See: Symmetric Difference, Information Retrieval System, Intersection (Set Theory), Cardinality, Integral, Summation.

References

2023

(Wikipedia, 2023) ⇒ https://en.wikipedia.org/wiki/Evaluation_measures_(information_retrieval) Retrieved:2023-9-29.
- Evaluation measures for an information retrieval (IR) system assess how well an index, search engine or database returns results from a collection of resources that satisfy a user's query. They are therefore fundamental to the success of information systems and digital platforms. The success of an IR system may be judged by a range of criteria including relevance, speed, user satisfaction, usability, efficiency and reliability. However, the most important factor in determining a system's effectiveness for users is the overall relevance of results retrieved in response to a query. Evaluation measures may be categorised in various ways including offline or online, user-based or system-based and include methods such as observed user behaviour, test collections, precision and recall, and scores from prepared benchmark test sets. Evaluation for an information retrieval system should also include a validation of the measures used, i.e. an assessment of how well they measure what they are intended to measure and how well the system fits its intended use case. Measures are generally used in two settings: online experimentation, which assesses users' interactions with the search system, and offline evaluation, which measures the effectiveness of an information retrieval system on a static offline collection.

2018

(Wikipedia, 2018) ⇒ https://en.wikipedia.org/wiki/Evaluation_measures_(information_retrieval) Retrieved:2018-2-18.
- Evaluation measures for an information retrieval system are used to assess how well the search results satisfied the user's query intent.

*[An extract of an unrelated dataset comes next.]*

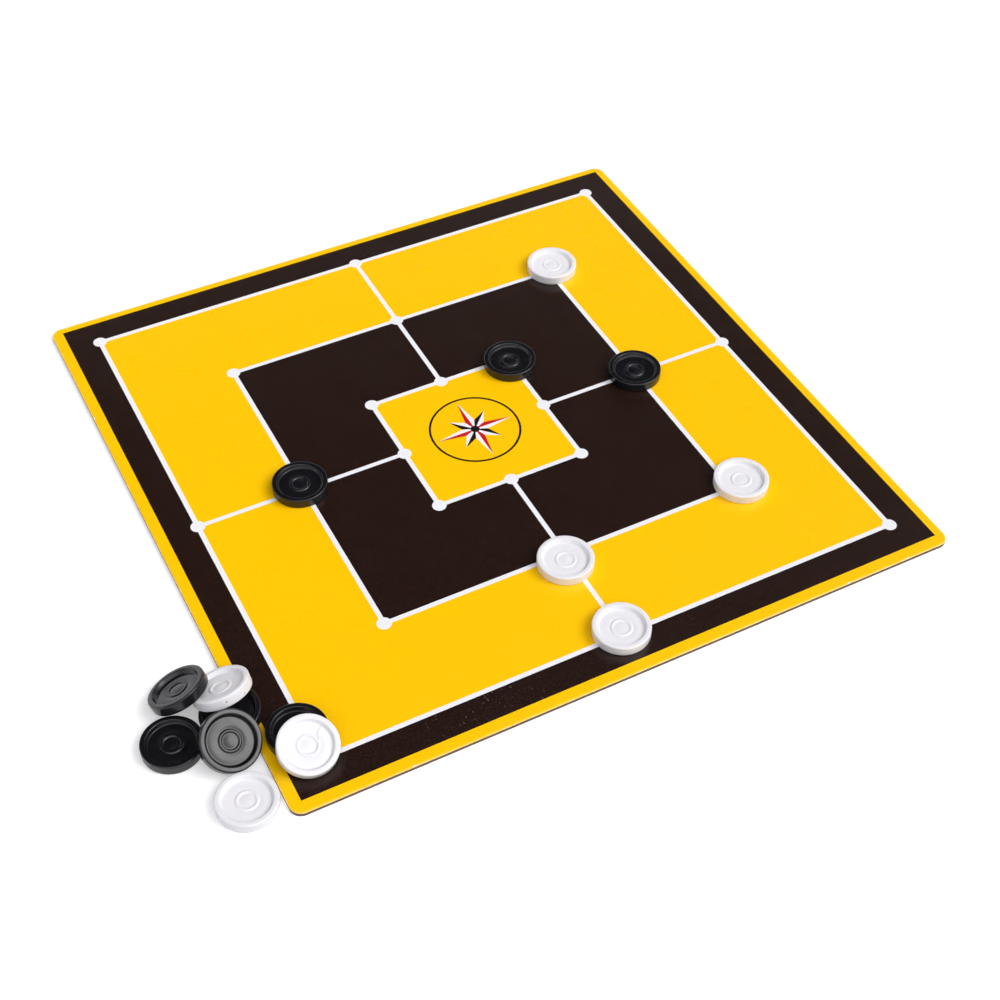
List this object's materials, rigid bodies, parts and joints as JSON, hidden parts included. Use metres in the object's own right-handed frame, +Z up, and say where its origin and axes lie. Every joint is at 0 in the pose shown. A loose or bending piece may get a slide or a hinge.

Such metrics are often split into kinds: online metrics look at users' interactions with the search system, while offline metrics measure relevance, in other words how likely each result, or SERP page as a whole, is to meet the information needs of the user.
  The mathematical symbols used in the formulas below mean:
  - [math]\displaystyle{ X \cap Y }[/math] - Intersection - in this case, specifying the documents in both sets X and Y
  - [math]\displaystyle{ | X | }[/math] - Cardinality - in this case, the number of documents in set X
  - [math]\displaystyle{ \int }[/math] - Integral.
  - [math]\displaystyle{ \sum }[/math] - Summation.
  - [math]\displaystyle{ \Delta }[/math] - Symmetric difference

2008

(Manning et al.,2008) ⇒ Manning, C. D., Raghavan, P., & Schütze, H. (2008). ["Chapter 8: Evaluation in information retrieval"]. In: "Introduction to information retrieval" (Vol. 1, No. 1). Cambridge: Cambridge university press.
- We have seen in the preceding chapters many alternatives in designing an IR system. How do we know which of these techniques are effective in which applications? Should we use stop lists? Should we stem? Should we use inverse document frequency weighting? Information retrieval has developed as a highly empirical discipline, requiring careful and thorough evaluation to demonstrate the superior performance of novel techniques on representative document collections.
  In this chapter we begin with a discussion of measuring the effectiveness of IR systems (Section 8.1 ) and the test collections that are most often used for this purpose (Section 8.2). We then present the straightforward notion of relevant and nonrelevant documents and the formal evaluation methodology that has been developed for evaluating unranked retrieval results (Section 8.3). This includes explaining the kinds of evaluation measures that are standardly used for document retrieval and related tasks like text classification and why they are appropriate. We then extend these notions and develop further measures for evaluating ranked retrieval results (Section 8.4 ) and discuss developing reliable and informative test collections (Section 8.5).
  We then step back to introduce the notion of user utility, and how it is approximated by the use of document relevance (Section 8.6). The key utility measure is user happiness. Speed of response and the size of the index are factors in user happiness. It seems reasonable to assume that relevance of results is the most important factor: blindingly fast, useless answers do not make a user happy. However, user perceptions do not always coincide with system designers' notions of quality. For example, user happiness commonly depends very strongly on user interface design issues, including the layout, clarity, and responsiveness of the user interface, which are independent of the quality of the results returned. We touch on other measures of the quality of a system, in particular the generation of high-quality result summary snippets, which strongly influence user utility, but are not measured in the basic relevance ranking paradigm (Section 8.7 ).